Data excerpt.
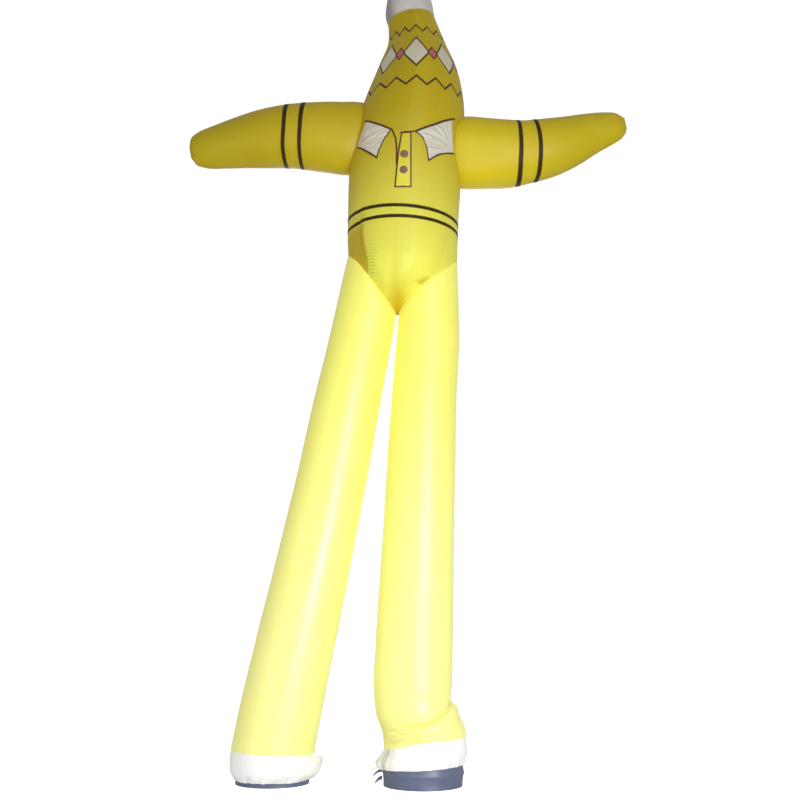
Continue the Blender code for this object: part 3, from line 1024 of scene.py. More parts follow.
@dataclass(frozen=True)
class Zigzag:
    """A printed line that zigzags round the head."""

    height: float
    swing: float
    width: float
    colour: Colour
    count: int = 20

    def mask(self, wires: Wires, place: Socket) -> Socket:
        """Where the line is.

        Args:
            wires: The material's nodes.
            place: The point on the object.

        Returns:
            The mask.
        """
        band = wires.group(GROUPS.band, Place=place, Count=self.count, Height=self.height)
        across, up, _ = wires.split(band)
        middle = wires.maths("MULTIPLY_ADD", across, 2 * self.swing, -self.swing)
        off = wires.maths("ABSOLUTE", wires.maths("SUBTRACT", up, middle))
        return wires.span(off, self.width / 2 + PRINT_EDGE, self.width / 2)


@dataclass(frozen=True)
class Lozenges:
    """A row of printed lozenges round the head."""

    height: float
    share: float  # of the repeat that a lozenge takes up
    half_height: float
    colour: Colour
    shift: float = 0.5
    count: int = 10

    def mask(self, wires: Wires, place: Socket) -> Socket:
        """Where the lozenges are.

        Args:
            wires: The material's nodes.
            place: The point on the object.

        Returns:
            The mask.
        """
        values = {"Place": place, "Count": self.count, "Shift": self.shift, "Height": self.height}
        across, up, _ = wires.split(wires.group(GROUPS.band, **values))
        over = wires.maths("DIVIDE", wires.maths("ABSOLUTE", up), self.half_height)
        reach = wires.maths("ADD", wires.maths("DIVIDE", across, self.share), over)
        return wires.span(reach, 1.03, 1.0)


@dataclass(frozen=True)
class PuckerShade:
    """Painted shade of short level puckers, as beside a seam that gathers the cloth."""

    centre: Pair
    radii: Pair
    colour: Colour
    pitch: float = 0.018

    def mask(self, wires: Wires, place: Socket) -> Socket:
        """Where the puckers' painted shade is.

        Args:
            wires: The material's nodes.
            place: The point on the object.

        Returns:
            The mask.
        """
        return wires.group(
            GROUPS.pucker_shade,
            Place=place,
            Centre=(self.centre[0], 0, self.centre[1]),
            Radii=(self.radii[0], 1, self.radii[1]),
            Pitch=self.pitch,
        )


def dimmed(colour: Colour, share: float) -> Colour:
    """A colour with its light cut to a share."""
    return (*(share * part for part in colour[:3]), 1.0)


@dataclass(frozen=True)
class Cloth:
    """A cloth finish, whose colour goes from low to high along one axis, by default upwards. Where
    low and high differ, that change is painted light and shade.
    """

    name: str
    low: Colour
    high: Colour
    heights: Pair = (0.0, 5.0)
    axis: int = 2
    roughness: float = 0.45
    specular: float = 0.24
    glow: Colour = UNLIT  # painted light: a glow that stands in for light coming through the cloth
    weave: float = 0.25
    crease: float = 0.2
    satin: float = 0.2
    prints: tuple[Line | Oval | Zigzag | Lozenges | PuckerShade, ...] = ()
    seam_shade: float = 0.16
    deep: Colour = (0.60, 0.405, 0.002, 1.0)  # painted shade, where cloth faces cloth and where less light falls

    def material(self) -> bpy.types.Material:
        """Builds the material.

        Returns:
            The material.
        """
        material = bpy.data.materials.new(self.name)
        material.use_nodes = True
        tree = material.node_tree
        shader = tree.nodes["Principled BSDF"]
        shader.inputs["Specular IOR Level"].default_value = self.specular
        shader.inputs["Emission Strength"].default_value = 1.0
        wires = Wires(tree)
        places = tree.nodes.new("ShaderNodeTexCoord").outputs
        stain = wires.noise(wires.vector("MULTIPLY", places["UV"], (7.0, 0.8, 1.0)), 1.0)
        seam = wires.attribute("seam")
        bare = self.bare_colour(wires, places, stain, seam)
        colour, glow = self.printed(wires, places["Object"], bare)
        wires.put(shader.inputs["Base Color"], colour)
        # painted light: the glow makes the cloth brighter, though it is no lamp
        wires.put(shader.inputs["Emission Color"], glow)
        rough = wires.span(stain, 0.30, 0.70, self.roughness - 0.05, self.roughness + 0.08)
        rough = wires.maths("MULTIPLY_ADD", seam, 0.15, rough, clamp=True)
        wires.put(shader.inputs["Roughness"], rough)
        wires.put(shader.inputs["Normal"], self.normal(wires, places["UV"]))
        return material

    def bare_colour(
        self,
        wires: Wires,
        places: Sockets,
        stain: Socket,
        seam: Socket,
    ) -> Socket:
        """The cloth's colour under its prints: its painted light and shade from low to high, its
        stains, painted shade in folds, the seams' painted shadow and the stitches.

        Args:
            wires: The material's nodes.
            places: The texture coordinates.
            stain: Where the cloth is stained.
            seam: Where the seams are.

        Returns:
            The colour.
        """
        along = wires.split(places["Object"])[self.axis]
        # painted light and shade: the colour changes from low to high along the axis
        clean = wires.mix(wires.span(along, *self.heights), self.low, self.high)
        stained = wires.mix(wires.span(stain, 0.35, 0.75, 0.0, 0.10), clean, dimmed(self.high, 0.6))
        # painted shade where the mesh's deep mask says
        colour = wires.mix(wires.attribute("deep"), stained, self.deep)
        # the stitches' thread, and the seams' painted shadow, are both this darker colour
        thread_and_seam_shadow = dimmed(self.high, 0.35)
        stitches = wires.group(GROUPS.stitch, Place=places["UV"], Seam=seam)
        for mask, shade in ((seam, self.seam_shade), (stitches, 2 * self.seam_shade)):
            colour = wires.mix(wires.maths("MULTIPLY", mask, shade), colour, thread_and_seam_shadow)
        return colour

    def printed(
        self, wires: Wires, place: Socket, colour: Socket
    ) -> tuple[Socket, Socket | Colour]:
        """Lays the prints on the cloth. The painted glow doesn't show through them.

        Args:
            wires: The material's nodes.
            place: The point on the object.
            colour: The bare cloth's colour.

        Returns:
            The colour and the painted glow.
        """
        glow = self.glow
        for shape in self.prints:
            mask = shape.mask(wires, place)
            colour = wires.mix(mask, colour, shape.colour)
            if self.glow != UNLIT:
                glow = wires.mix(mask, glow, UNLIT)
        return colour, glow

    def normal(self, wires: Wires, place: Socket) -> Socket:
        """The cloth's fine relief.

        Args:
            wires: The material's nodes.
            place: The point in the cloth's own metres.

        Returns:
            The normal.
        """
        weave = wires.group(GROUPS.weave, Place=place)
        crease = wires.group(GROUPS.crease, Place=place)
        satin = wires.group(GROUPS.crease, Place=place, Stretch=(55.0, 2.2, 1.0))
        normal = None
        bumps = (
            (crease, self.crease, 0.004),
            (satin, self.satin, 0.0012),
            (weave, self.weave, 0.0003),
        )
        for height, strength, distance in bumps:
            bump = wires.tree.nodes.new("ShaderNodeBump")
            bump.inputs["Strength"].default_value = strength
            bump.inputs["Distance"].default_value = distance
            wires.put(bump.inputs["Height"], height)
            if normal is not None:
                wires.put(bump.inputs["Normal"], normal)
            normal = bump.outputs[0]
        return normal


def plain(name: str, colour: Colour, lines: Sequence[Line] = (), **more: object) -> Cloth:
    """A cloth of one colour, with lines printed on it."""
    return Cloth(name, low=colour, high=colour, prints=tuple(lines), **more)


# ---------------- colours and finishes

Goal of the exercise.
Only the lines from the beginning of the material above through the line with "printed line that" are wanted; extract them exactly.

Finished task.
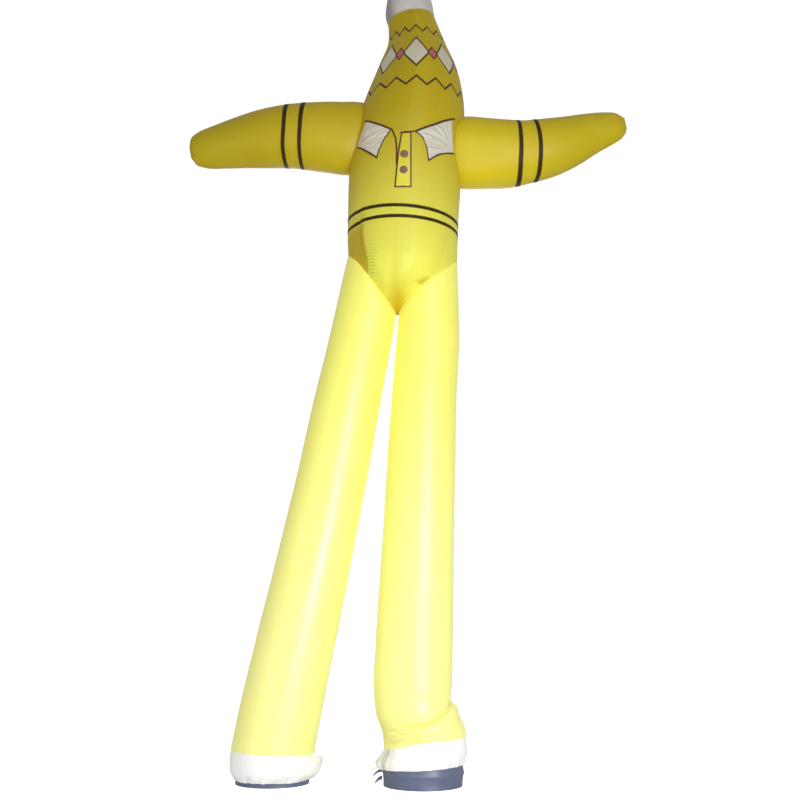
Continue the Blender code for this object: part 3, from line 1024 of scene.py. More parts follow.
@dataclass(frozen=True)
class Zigzag:
    """A printed line that zigzags round the head."""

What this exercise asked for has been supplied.